● **DATA FOR PROCESSING**:
* * * *

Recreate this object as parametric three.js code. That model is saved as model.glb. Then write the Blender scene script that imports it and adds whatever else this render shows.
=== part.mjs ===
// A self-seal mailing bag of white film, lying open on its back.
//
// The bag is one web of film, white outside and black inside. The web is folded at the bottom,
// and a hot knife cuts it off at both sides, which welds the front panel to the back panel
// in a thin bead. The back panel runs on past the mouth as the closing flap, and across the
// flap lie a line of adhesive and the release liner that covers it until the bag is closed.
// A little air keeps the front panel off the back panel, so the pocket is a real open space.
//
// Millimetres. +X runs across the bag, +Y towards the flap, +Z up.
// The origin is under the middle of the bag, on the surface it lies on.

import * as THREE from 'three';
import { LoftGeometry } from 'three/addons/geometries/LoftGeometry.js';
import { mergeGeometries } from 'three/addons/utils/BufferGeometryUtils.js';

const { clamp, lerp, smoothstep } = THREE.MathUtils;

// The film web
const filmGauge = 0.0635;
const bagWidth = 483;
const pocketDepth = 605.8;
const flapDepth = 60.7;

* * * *

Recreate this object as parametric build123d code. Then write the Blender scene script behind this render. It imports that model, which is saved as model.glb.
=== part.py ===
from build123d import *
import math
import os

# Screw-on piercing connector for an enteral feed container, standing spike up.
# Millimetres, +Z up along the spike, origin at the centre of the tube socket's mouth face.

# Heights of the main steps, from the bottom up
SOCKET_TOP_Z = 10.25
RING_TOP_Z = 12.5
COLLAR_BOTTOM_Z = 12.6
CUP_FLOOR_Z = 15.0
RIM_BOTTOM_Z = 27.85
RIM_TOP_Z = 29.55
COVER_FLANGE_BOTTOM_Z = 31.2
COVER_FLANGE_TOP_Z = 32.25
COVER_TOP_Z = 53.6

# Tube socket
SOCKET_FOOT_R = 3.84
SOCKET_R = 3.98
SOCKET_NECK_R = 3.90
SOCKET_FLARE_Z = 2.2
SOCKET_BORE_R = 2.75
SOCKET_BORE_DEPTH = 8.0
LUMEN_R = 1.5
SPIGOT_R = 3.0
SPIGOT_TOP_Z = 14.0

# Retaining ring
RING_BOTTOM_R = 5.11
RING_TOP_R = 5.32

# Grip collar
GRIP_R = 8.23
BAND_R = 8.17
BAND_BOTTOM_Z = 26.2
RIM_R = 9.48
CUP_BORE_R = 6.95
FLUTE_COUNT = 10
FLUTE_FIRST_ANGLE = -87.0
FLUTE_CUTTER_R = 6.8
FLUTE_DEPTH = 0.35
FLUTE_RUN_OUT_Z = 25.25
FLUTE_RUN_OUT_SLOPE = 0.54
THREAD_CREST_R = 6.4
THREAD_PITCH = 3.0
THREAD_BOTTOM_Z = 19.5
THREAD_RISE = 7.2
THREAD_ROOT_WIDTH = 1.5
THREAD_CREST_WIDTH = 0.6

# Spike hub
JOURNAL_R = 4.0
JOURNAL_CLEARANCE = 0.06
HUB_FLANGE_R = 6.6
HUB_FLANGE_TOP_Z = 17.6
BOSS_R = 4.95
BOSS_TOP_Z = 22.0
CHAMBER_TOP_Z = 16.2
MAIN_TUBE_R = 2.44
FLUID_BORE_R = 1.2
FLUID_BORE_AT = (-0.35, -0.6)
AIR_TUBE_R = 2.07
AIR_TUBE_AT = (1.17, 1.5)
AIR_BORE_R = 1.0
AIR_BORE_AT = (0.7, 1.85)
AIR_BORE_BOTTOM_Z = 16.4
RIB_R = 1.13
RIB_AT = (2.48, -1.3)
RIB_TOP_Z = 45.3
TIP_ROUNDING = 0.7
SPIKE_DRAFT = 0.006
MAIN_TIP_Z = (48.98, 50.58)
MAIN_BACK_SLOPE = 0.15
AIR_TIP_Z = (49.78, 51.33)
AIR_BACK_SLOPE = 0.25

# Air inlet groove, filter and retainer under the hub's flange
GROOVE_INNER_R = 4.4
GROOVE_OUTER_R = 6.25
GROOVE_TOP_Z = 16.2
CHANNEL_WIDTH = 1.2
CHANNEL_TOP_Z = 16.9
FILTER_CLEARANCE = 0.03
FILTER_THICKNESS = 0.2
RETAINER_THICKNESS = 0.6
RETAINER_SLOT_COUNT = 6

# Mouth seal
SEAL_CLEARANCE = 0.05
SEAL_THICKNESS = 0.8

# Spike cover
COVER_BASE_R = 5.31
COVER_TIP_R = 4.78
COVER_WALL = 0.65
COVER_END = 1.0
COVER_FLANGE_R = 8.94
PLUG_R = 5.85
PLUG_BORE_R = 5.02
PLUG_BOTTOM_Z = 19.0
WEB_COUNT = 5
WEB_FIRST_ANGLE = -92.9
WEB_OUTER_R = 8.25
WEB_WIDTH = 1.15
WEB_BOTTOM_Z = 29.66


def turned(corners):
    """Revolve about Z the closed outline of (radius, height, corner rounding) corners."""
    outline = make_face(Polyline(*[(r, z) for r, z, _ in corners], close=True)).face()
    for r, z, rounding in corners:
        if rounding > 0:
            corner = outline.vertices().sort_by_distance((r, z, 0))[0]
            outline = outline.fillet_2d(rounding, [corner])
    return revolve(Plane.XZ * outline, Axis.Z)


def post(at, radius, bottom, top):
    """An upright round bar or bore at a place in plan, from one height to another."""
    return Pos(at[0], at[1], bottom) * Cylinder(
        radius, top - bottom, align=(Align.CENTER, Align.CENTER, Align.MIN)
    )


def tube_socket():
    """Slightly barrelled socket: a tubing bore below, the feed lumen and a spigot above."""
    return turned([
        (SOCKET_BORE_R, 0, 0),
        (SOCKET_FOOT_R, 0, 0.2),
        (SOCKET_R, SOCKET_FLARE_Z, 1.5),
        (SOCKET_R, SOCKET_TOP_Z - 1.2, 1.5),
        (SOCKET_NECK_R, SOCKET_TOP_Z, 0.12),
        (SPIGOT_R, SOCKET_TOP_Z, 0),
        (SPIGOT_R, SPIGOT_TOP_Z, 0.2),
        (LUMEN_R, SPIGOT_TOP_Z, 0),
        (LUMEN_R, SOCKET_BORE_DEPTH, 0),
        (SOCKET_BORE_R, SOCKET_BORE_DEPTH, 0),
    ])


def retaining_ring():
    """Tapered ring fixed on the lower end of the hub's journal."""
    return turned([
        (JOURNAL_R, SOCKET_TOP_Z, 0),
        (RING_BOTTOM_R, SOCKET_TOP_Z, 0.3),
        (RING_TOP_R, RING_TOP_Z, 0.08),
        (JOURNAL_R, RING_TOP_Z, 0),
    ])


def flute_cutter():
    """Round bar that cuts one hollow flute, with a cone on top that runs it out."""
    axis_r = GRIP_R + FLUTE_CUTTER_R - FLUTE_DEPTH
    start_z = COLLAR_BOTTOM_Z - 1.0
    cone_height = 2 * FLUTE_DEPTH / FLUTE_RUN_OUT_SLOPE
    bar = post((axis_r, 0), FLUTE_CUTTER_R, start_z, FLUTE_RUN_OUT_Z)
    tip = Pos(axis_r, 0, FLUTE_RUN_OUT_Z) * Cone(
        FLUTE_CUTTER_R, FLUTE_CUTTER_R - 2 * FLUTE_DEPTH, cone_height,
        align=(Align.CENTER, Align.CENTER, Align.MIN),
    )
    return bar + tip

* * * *

● **PROBLEM TO SOLVE**:
What is the number of lines holding the word "this"? State it alone.

● **SOLVED PROBLEM**:
2